Begin Provided data

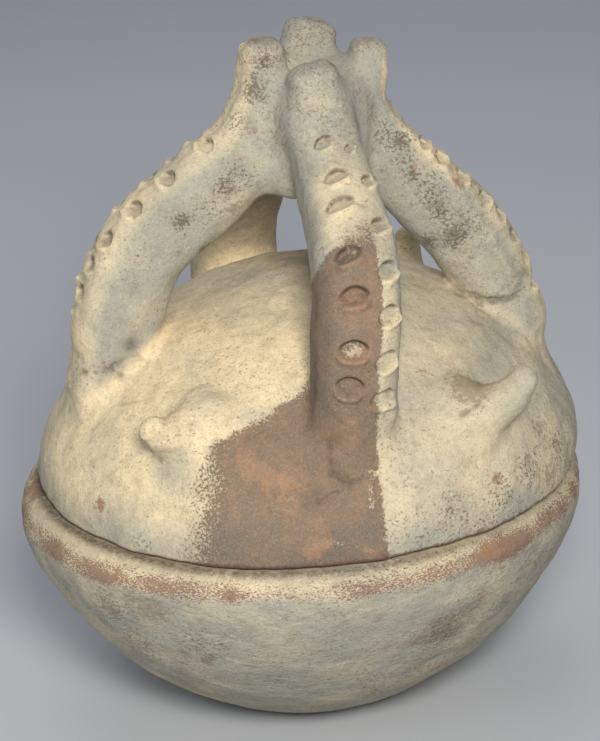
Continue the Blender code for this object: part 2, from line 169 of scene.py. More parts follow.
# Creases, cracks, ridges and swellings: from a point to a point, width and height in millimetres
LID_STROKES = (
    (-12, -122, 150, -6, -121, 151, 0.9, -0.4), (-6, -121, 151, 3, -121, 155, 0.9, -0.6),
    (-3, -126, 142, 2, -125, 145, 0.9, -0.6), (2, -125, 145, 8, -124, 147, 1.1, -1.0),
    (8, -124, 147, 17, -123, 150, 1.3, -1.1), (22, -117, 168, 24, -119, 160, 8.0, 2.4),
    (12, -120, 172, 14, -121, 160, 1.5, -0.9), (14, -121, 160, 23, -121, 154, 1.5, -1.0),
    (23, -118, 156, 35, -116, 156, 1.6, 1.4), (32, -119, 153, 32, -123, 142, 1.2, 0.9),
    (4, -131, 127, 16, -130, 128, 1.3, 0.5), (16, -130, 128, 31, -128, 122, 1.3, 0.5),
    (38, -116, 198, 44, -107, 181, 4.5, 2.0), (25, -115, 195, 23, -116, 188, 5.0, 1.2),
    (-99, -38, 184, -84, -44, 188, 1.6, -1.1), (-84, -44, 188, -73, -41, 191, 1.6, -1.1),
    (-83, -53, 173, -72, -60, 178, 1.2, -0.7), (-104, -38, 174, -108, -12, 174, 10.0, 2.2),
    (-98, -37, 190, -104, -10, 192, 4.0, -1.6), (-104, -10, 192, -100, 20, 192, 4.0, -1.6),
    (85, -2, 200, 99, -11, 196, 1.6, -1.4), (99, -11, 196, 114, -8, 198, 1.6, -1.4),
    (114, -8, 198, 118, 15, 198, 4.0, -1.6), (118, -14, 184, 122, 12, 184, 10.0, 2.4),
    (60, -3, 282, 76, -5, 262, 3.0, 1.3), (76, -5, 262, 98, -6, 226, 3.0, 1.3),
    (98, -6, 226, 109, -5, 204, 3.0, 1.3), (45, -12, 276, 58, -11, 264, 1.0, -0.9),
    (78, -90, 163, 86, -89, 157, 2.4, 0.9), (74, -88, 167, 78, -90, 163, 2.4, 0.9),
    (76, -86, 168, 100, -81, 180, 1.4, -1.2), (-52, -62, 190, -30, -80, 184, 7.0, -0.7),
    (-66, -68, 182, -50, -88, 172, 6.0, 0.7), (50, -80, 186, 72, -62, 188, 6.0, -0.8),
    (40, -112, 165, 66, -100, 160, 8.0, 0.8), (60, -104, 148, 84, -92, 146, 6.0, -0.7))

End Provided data
Begin Provided data

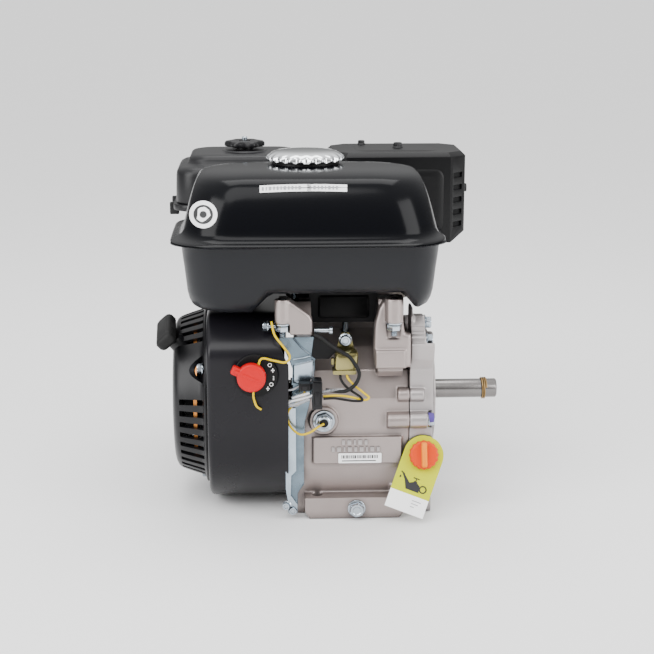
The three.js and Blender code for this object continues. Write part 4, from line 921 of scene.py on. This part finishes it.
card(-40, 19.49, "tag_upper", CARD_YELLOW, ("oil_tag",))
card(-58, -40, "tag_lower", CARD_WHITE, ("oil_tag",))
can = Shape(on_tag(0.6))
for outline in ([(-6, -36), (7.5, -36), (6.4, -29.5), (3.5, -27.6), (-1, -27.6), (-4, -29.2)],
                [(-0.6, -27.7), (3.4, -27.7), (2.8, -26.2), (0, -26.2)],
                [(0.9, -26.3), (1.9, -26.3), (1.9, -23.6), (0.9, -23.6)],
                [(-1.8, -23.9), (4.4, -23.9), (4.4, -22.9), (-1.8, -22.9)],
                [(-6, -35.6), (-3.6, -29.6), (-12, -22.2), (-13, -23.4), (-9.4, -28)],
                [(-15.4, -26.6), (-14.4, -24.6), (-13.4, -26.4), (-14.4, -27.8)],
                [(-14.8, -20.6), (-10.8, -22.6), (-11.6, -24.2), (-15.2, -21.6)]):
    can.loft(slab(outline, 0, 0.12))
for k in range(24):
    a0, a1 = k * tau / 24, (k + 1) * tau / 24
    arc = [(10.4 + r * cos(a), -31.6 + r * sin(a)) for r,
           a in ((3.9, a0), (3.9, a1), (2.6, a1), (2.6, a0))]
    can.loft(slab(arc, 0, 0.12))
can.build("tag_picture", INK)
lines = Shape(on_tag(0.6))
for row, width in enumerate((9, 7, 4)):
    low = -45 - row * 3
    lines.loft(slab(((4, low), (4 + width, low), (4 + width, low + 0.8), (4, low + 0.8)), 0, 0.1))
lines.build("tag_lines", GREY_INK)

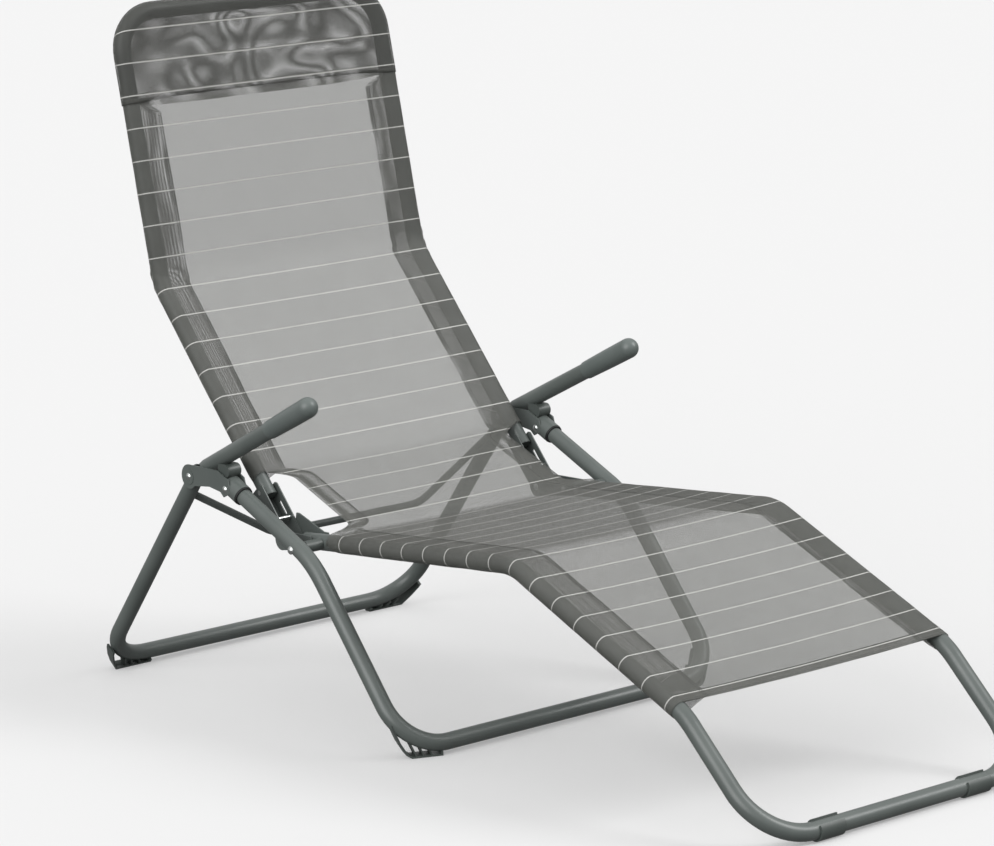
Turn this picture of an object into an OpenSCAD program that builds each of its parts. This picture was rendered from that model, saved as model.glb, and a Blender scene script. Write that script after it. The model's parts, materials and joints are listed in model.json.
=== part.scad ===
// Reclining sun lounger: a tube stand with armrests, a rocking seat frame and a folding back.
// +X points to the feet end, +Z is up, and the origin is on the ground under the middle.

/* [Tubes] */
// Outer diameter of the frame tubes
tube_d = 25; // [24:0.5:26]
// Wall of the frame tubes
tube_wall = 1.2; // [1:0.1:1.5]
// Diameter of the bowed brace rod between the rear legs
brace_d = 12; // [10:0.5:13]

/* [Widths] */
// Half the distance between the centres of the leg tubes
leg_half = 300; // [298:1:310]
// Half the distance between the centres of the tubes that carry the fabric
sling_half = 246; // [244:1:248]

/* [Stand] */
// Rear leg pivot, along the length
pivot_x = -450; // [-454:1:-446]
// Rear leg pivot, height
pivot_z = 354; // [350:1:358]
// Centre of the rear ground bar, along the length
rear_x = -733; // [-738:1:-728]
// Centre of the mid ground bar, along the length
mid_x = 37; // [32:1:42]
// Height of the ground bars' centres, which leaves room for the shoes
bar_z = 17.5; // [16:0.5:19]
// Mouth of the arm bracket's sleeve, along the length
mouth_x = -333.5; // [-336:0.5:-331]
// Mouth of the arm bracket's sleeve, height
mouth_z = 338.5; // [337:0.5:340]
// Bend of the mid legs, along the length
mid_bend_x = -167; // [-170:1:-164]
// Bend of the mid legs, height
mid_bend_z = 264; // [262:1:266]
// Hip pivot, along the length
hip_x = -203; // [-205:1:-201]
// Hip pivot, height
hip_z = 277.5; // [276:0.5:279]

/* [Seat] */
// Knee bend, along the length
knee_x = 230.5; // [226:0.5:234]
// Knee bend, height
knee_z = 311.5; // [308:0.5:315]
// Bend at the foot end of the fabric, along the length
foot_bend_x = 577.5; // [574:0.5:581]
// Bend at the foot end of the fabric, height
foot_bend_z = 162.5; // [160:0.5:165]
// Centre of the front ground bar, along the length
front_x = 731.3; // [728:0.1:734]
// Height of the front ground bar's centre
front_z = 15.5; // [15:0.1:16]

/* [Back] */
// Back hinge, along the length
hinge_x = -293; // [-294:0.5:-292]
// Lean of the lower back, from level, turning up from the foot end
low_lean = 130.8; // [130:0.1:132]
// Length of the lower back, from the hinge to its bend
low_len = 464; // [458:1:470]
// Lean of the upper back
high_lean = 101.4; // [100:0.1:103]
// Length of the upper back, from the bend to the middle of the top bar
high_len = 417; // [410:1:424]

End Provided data

▸ **Written exercise**
Look through the material above and print exactly the lines from the one containing "Turn this picture" to the one containing "hip_z = 277.5; // [276:0.5:279]", both included, and nothing more.

▸ **Written answer**
Turn this picture of an object into an OpenSCAD program that builds each of its parts. This picture was rendered from that model, saved as model.glb, and a Blender scene script. Write that script after it. The model's parts, materials and joints are listed in model.json.
=== part.scad ===
// Reclining sun lounger: a tube stand with armrests, a rocking seat frame and a folding back.
// +X points to the feet end, +Z is up, and the origin is on the ground under the middle.

/* [Tubes] */
// Outer diameter of the frame tubes
tube_d = 25; // [24:0.5:26]
// Wall of the frame tubes
tube_wall = 1.2; // [1:0.1:1.5]
// Diameter of the bowed brace rod between the rear legs
brace_d = 12; // [10:0.5:13]

/* [Widths] */
// Half the distance between the centres of the leg tubes
leg_half = 300; // [298:1:310]
// Half the distance between the centres of the tubes that carry the fabric
sling_half = 246; // [244:1:248]

/* [Stand] */
// Rear leg pivot, along the length
pivot_x = -450; // [-454:1:-446]
// Rear leg pivot, height
pivot_z = 354; // [350:1:358]
// Centre of the rear ground bar, along the length
rear_x = -733; // [-738:1:-728]
// Centre of the mid ground bar, along the length
mid_x = 37; // [32:1:42]
// Height of the ground bars' centres, which leaves room for the shoes
bar_z = 17.5; // [16:0.5:19]
// Mouth of the arm bracket's sleeve, along the length
mouth_x = -333.5; // [-336:0.5:-331]
// Mouth of the arm bracket's sleeve, height
mouth_z = 338.5; // [337:0.5:340]
// Bend of the mid legs, along the length
mid_bend_x = -167; // [-170:1:-164]
// Bend of the mid legs, height
mid_bend_z = 264; // [262:1:266]
// Hip pivot, along the length
hip_x = -203; // [-205:1:-201]
// Hip pivot, height
hip_z = 277.5; // [276:0.5:279]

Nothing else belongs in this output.